The President of BLA, Bayethe Maswazi, during his speech said that the celebration of Ms Finca is a reminder that history remains important in the journey of legal practitioners. He added that the celebration was to hoist a flag on black excellence, but also in the tenacious fight against patriarchy and male dominance. He said that Ms Finca symbolises how great other legal practitioners can be in the legal profession. He pointed out that she symbolises excellence, which legal practitioners should embrace, adding that she also symbolises the struggle of black legal practitioners all those many years ago. ‘We are here as the BLA to recognise that women have a place in society and women have a place in the legal profession and the judiciary.
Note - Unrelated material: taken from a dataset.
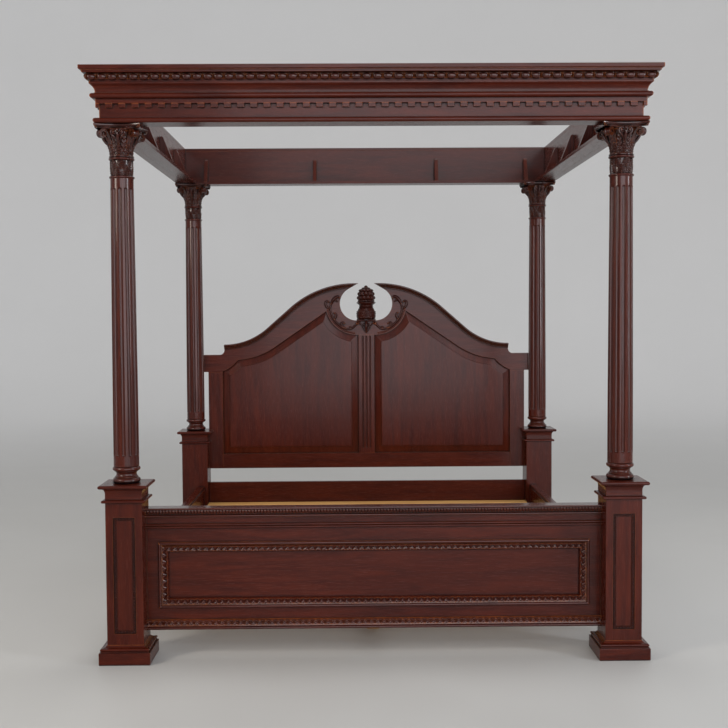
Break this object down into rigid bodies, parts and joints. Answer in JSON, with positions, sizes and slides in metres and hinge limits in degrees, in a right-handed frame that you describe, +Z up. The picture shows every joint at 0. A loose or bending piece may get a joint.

When we came in as this NEC, we made a commitment to excavate the legacy of black lawyers in general, but also the legacy of the BLA,’ he added.

Chairperson of the Black Lawyers Association in Limpopo, Nkosana Francois Mvundlela, attended the celebratory event that was held in honor of Ms Finca.

Council member of the Legal Practice Council, Kathleen Matolo-Dlepu when giving a message of support, thanked the BLA for honouring Ms Finca whom she described as an icon. She pointed out that she was really inspired by Ms Finca, saying she is a phenomenal woman. She added that the likes of legal practitioners, Mojanku Gumbi and Kgomotso Moroka SC, have taken over from where Ms Finca left off. She said that the struggles that Ms Finca went through instilled in her and others a fighting spirit for recognition in ensuring that other women are placed at the head of the table. ‘The Legal Practice Act came about by identifying the struggles of Mma Finca, what Mma Finca went through. It has been a long painful journey; however, we have beaten the odds and now we are at the dawn of ensuring that the Legal Sector Code is gazetted. This will indeed ensure that women practitioners get to commission through their hard work from government and state-owned entities’, Ms Matolo-Dlepu added. She pointed out that it has been 100 years since women were admitted to practice law. Ms Matolo-Dlepu said that the numbers of female legal practitioners in government structures is still a far cry from reflecting the imperative of the South African Constitution.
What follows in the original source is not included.